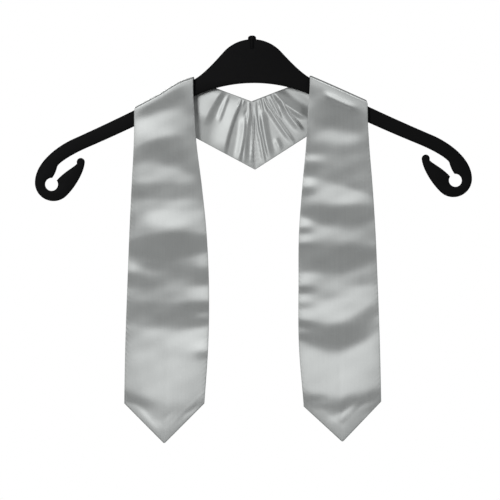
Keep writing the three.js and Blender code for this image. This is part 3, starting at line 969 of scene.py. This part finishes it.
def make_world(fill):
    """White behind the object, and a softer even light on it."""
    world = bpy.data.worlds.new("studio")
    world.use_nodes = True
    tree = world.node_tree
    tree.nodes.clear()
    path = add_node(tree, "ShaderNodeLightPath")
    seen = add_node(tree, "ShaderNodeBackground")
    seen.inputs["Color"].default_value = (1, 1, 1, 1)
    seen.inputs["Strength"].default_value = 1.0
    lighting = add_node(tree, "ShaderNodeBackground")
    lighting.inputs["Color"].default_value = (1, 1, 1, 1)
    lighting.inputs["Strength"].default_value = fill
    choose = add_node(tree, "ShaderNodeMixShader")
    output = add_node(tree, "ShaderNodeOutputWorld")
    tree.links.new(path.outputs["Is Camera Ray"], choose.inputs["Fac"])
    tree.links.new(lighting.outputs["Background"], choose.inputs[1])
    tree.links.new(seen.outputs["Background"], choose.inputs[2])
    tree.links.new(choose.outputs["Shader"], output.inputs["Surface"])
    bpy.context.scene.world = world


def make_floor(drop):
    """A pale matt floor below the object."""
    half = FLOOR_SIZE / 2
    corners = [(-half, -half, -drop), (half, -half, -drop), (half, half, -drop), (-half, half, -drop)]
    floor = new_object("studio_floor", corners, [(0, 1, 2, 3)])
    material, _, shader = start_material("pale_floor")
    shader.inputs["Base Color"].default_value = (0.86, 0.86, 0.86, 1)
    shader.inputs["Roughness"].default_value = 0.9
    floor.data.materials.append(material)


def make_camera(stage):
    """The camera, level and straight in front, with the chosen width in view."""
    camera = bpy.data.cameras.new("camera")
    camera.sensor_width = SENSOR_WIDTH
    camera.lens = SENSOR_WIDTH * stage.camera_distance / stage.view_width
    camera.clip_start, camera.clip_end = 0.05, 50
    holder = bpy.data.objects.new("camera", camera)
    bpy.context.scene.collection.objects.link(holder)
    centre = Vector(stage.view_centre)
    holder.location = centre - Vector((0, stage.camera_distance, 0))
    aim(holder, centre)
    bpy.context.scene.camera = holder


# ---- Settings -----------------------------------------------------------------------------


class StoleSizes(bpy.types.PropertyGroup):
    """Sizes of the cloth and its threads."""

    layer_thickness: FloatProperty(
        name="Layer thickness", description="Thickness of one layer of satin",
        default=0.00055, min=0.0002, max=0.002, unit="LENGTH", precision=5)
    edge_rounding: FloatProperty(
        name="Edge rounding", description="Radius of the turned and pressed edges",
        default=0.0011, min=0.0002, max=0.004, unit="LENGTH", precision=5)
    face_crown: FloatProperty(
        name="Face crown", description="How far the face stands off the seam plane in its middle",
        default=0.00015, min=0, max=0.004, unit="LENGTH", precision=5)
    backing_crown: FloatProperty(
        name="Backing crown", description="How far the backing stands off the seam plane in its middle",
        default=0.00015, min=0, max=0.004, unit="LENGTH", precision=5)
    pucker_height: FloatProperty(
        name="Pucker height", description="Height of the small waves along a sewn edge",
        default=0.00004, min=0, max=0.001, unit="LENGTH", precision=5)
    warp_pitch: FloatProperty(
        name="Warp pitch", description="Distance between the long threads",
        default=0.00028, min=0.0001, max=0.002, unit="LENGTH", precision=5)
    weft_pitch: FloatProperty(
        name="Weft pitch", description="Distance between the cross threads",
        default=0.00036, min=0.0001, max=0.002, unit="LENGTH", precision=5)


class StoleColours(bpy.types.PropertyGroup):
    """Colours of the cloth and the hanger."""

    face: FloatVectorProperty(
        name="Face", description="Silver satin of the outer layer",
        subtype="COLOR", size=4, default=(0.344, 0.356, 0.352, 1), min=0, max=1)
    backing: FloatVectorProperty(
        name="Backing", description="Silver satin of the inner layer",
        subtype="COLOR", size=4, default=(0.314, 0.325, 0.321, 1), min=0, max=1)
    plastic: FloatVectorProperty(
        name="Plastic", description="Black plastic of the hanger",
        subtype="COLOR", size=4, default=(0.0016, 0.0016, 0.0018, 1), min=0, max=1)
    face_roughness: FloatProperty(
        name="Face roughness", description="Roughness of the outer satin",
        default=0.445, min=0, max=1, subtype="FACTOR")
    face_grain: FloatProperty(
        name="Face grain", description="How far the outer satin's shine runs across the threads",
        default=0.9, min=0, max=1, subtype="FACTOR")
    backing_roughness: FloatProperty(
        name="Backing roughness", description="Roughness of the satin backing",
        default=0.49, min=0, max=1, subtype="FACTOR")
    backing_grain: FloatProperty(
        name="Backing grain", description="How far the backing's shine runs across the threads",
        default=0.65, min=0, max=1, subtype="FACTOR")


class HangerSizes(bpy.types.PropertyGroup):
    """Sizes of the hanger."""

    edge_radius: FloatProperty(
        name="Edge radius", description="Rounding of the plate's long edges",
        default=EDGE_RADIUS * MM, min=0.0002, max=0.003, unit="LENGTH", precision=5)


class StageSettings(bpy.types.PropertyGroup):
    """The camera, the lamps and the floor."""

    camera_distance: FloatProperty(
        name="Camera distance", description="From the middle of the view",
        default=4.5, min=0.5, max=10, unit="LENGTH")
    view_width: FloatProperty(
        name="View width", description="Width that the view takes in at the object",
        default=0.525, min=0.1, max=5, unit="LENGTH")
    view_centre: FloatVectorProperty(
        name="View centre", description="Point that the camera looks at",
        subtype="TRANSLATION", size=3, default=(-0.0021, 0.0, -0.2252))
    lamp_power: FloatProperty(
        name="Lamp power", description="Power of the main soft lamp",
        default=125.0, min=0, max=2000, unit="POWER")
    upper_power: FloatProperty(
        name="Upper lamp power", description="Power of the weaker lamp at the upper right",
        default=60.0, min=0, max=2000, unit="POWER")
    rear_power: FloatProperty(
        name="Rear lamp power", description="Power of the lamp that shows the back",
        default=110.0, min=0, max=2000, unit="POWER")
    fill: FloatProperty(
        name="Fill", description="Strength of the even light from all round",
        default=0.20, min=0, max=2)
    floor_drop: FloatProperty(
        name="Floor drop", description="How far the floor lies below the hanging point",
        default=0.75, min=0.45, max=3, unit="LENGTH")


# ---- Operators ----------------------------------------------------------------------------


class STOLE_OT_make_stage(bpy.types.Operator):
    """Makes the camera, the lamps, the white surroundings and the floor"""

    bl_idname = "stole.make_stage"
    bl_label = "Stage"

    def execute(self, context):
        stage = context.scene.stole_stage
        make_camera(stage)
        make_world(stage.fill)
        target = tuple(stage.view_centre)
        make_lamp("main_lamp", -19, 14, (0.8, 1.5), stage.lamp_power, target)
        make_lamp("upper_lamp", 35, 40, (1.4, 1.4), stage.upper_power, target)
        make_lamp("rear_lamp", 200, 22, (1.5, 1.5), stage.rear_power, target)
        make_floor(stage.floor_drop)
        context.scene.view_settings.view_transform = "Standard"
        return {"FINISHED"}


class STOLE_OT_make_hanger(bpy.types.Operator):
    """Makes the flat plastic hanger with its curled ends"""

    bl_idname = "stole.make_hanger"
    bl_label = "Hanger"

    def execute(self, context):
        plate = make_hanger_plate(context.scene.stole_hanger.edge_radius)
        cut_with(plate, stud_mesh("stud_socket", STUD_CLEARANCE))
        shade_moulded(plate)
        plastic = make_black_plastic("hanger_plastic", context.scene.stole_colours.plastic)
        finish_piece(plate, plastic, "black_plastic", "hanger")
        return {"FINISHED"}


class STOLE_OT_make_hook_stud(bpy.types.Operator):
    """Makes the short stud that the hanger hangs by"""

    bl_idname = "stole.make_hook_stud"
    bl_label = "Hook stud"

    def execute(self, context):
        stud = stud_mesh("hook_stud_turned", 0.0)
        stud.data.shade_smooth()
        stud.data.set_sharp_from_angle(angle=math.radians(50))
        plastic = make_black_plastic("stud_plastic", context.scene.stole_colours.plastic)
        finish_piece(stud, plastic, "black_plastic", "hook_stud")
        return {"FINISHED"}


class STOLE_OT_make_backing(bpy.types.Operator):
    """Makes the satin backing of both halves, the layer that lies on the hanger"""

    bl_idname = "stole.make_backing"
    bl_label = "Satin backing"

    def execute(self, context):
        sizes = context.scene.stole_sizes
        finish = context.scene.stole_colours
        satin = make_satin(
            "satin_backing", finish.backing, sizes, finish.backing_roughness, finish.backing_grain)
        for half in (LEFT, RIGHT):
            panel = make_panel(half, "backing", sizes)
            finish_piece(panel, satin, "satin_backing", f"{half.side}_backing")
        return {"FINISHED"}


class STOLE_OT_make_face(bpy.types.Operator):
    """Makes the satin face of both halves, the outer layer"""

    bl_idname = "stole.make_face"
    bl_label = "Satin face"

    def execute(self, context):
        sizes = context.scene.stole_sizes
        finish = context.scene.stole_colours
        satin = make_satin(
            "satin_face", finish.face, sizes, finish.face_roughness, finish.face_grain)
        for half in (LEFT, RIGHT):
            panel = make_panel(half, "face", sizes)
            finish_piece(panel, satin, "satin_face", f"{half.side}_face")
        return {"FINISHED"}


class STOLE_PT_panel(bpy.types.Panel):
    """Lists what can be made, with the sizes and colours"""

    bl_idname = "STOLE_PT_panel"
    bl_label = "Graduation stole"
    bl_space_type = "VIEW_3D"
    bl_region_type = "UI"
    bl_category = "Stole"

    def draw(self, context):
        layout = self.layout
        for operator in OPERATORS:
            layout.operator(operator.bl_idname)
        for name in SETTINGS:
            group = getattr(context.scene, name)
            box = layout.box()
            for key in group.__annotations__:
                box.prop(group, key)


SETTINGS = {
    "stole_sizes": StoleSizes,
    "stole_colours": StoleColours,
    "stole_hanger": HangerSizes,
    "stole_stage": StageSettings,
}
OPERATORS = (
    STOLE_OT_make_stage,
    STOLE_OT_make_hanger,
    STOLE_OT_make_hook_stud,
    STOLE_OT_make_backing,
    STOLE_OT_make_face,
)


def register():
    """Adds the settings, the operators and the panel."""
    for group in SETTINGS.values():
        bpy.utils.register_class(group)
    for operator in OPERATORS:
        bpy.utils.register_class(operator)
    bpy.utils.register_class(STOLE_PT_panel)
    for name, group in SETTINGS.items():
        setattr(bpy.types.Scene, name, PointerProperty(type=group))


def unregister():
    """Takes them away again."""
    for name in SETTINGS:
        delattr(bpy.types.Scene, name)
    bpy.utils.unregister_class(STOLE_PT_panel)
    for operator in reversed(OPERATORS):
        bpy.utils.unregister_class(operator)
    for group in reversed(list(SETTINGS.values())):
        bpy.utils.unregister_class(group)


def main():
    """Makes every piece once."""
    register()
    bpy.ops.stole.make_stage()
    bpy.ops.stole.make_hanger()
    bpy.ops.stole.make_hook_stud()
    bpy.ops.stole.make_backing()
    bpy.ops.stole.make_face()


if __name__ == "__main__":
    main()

******

* Given problem
What are the exact lines from the beginning of the material through the line containing "floor.data.materials.append(material)"? Write out those lines alone.

* Solution to the exercise
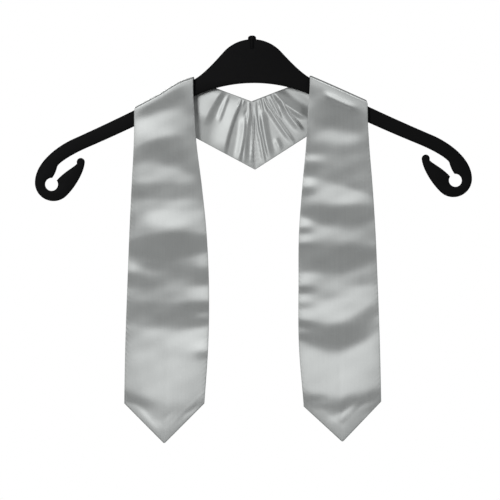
Keep writing the three.js and Blender code for this image. This is part 3, starting at line 969 of scene.py. This part finishes it.
def make_world(fill):
    """White behind the object, and a softer even light on it."""
    world = bpy.data.worlds.new("studio")
    world.use_nodes = True
    tree = world.node_tree
    tree.nodes.clear()
    path = add_node(tree, "ShaderNodeLightPath")
    seen = add_node(tree, "ShaderNodeBackground")
    seen.inputs["Color"].default_value = (1, 1, 1, 1)
    seen.inputs["Strength"].default_value = 1.0
    lighting = add_node(tree, "ShaderNodeBackground")
    lighting.inputs["Color"].default_value = (1, 1, 1, 1)
    lighting.inputs["Strength"].default_value = fill
    choose = add_node(tree, "ShaderNodeMixShader")
    output = add_node(tree, "ShaderNodeOutputWorld")
    tree.links.new(path.outputs["Is Camera Ray"], choose.inputs["Fac"])
    tree.links.new(lighting.outputs["Background"], choose.inputs[1])
    tree.links.new(seen.outputs["Background"], choose.inputs[2])
    tree.links.new(choose.outputs["Shader"], output.inputs["Surface"])
    bpy.context.scene.world = world


def make_floor(drop):
    """A pale matt floor below the object."""
    half = FLOOR_SIZE / 2
    corners = [(-half, -half, -drop), (half, -half, -drop), (half, half, -drop), (-half, half, -drop)]
    floor = new_object("studio_floor", corners, [(0, 1, 2, 3)])
    material, _, shader = start_material("pale_floor")
    shader.inputs["Base Color"].default_value = (0.86, 0.86, 0.86, 1)
    shader.inputs["Roughness"].default_value = 0.9
    floor.data.materials.append(material)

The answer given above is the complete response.